Processing and properties of carbon-silicon-manganese trip steels.

摘要

In the processing of steels, various types of alloy compositions and heat treatments have been used to improve strength and ductility. Unfortunately, these methods are usually accompanied by a decrease in formability. It has been well recognized that the presence of retained austenite, in microstructures which include ferrite and bainite, can significantly strengthen the steel and improve ductility by transforming to martensite under an applied stress or strain. This is the basic principal behind the TRIP (transformation-induced plasticity) effect.; In this work, the effects of thermomechanical processing (TMP) and chemical composition on the structure and properties of C-Si-Mn TRIP steels were investigated. It was found that the addition of Nb to these steels not only increases the volume fraction of retained austenite, but also improves the total elongation and tensile properties.

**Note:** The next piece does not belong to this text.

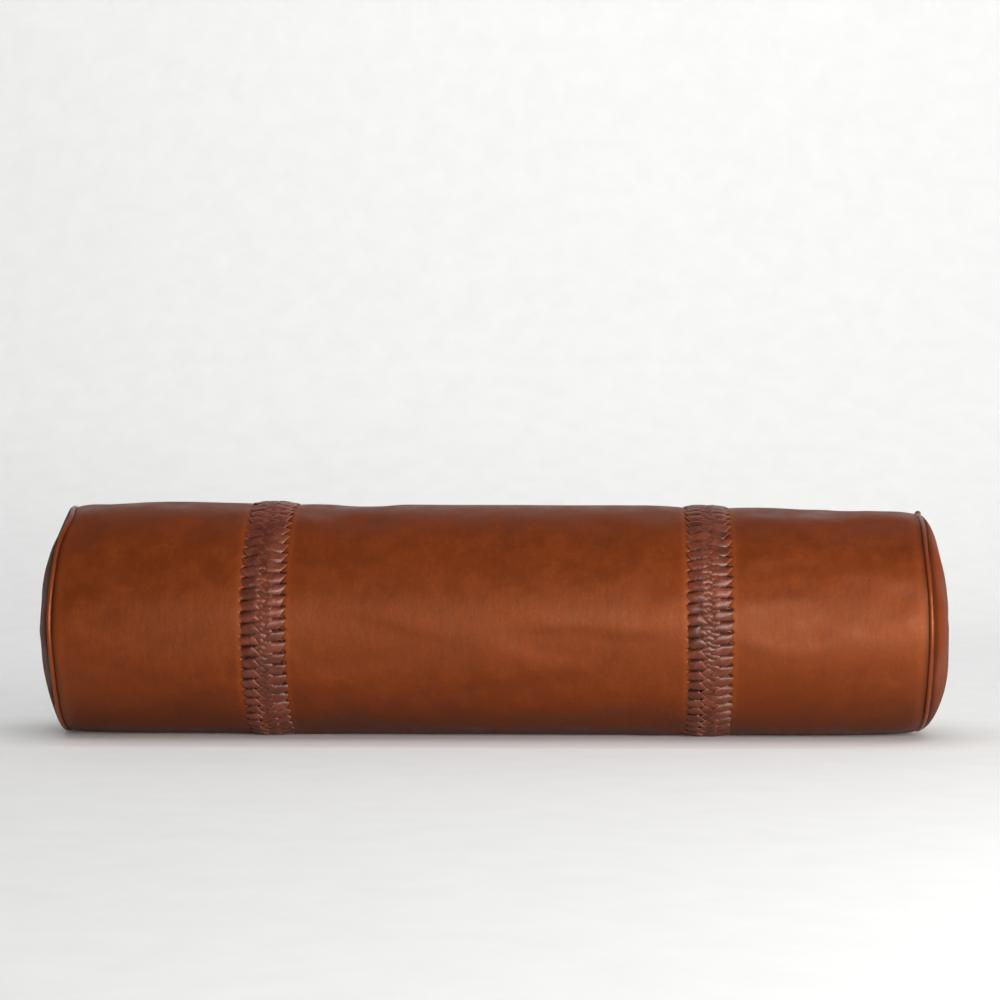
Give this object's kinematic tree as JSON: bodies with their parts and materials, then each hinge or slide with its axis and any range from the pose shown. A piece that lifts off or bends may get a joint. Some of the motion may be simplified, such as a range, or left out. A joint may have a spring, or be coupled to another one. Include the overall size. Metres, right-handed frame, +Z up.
{
  "type": "bolster pillow",
  "caption": "Long round leather bolster pillow with plaited lace bands, piped bulging ends, a stuffed removable insert and a zip at the back.",
  "frame": {"origin": "on the ground, under the middle of the bolster", "axes": "+X along the bolster, +Y towards the back, where the zip is, +Z up"},
  "size_m": [0.914, 0.2372, 0.2314],
  "materials": {
    "leather": "smooth brown hide, satin",
    "lace": "darker flat laces, satin",
    "piping": "smooth brown hide, satin",
    "backing": "matt split hide",
    "cotton": "plain woven cotton",
    "filling": "loose polyester fibre",
    "piping_cord": "twisted cotton cord",
    "zipper_tape": "woven polyester tape",
    "zipper_coil": "brown nylon coil",
    "zipper_metal": "aged brass"
  },
  "bodies": {
    "bolster": {"insert_filling": "filling", "insert_case_tube": "cotton", "insert_case_left_end": "cotton", "insert_case_right_end": "cotton", "centre_panel": "leather", "left_panel": "leather", "right_panel": "leather", "left_end_cap": "leather", "right_end_cap": "leather", "left_piping_cover": "piping", "right_piping_cover": "piping", "left_piping_cord": "piping_cord", "right_piping_cord": "piping_cord", "left_braid": "lace", "right_braid": "lace", "left_braid_backing": "backing", "right_braid_backing": "backing", "zipper_tape_upper": "zipper_tape", "zipper_tape_lower": "zipper_tape", "zipper_coil_upper": "zipper_coil", "zipper_coil_lower": "zipper_coil", "zipper_stop_open": "zipper_metal", "zipper_stop_closed": "zipper_metal"},
    "slider": {"zipper_slider": "zipper_metal"},
    "pull": {"zipper_pull": "zipper_metal"}
  },
  "joints": [
    {"name": "zip_slide", "type": "slide", "parent": "bolster", "child": "slider", "axis": [-1, 0, 0], "range_m": [0, 0.294]},
    {"name": "pull_swing", "type": "hinge", "parent": "slider", "child": "pull", "pos_m": [0.145, 0.117, 0.1128], "axis": [0, 0, -1], "range_deg": [0, 175]}
  ]
}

It was also revealed that the combination of strength and ductility is further optimised by varying the C content in the steel. For C-Si-Mn Nb-bearing TRIP steels, the bainite transformation conditions are the critical parameters in dictating the final mechanical properties.; The effects of retained austenite characteristics on the mechanical properties were examined. Although the retained austenite volume fraction is indeed a key factor in controlling the final properties, there are other parameters that must be considered, such as the morphology, particle size, solute enrichment and the mechanical stability of the retained austentite. In this work, the approach involved a systematic investigation of the effects of TMP parameters on the state of the retained austenite characteristics and finally, an evaluation of the final mechanical properties. It was revealed that, for a given ferrite/bainite structure, the tensile strength and total elongation are controlled by the volume fraction and the mechanical stability of the retained austenite. Increasing the mechanical stability of retained austenite leads to transformation at higher strains. (Abstract shortened by UMI.)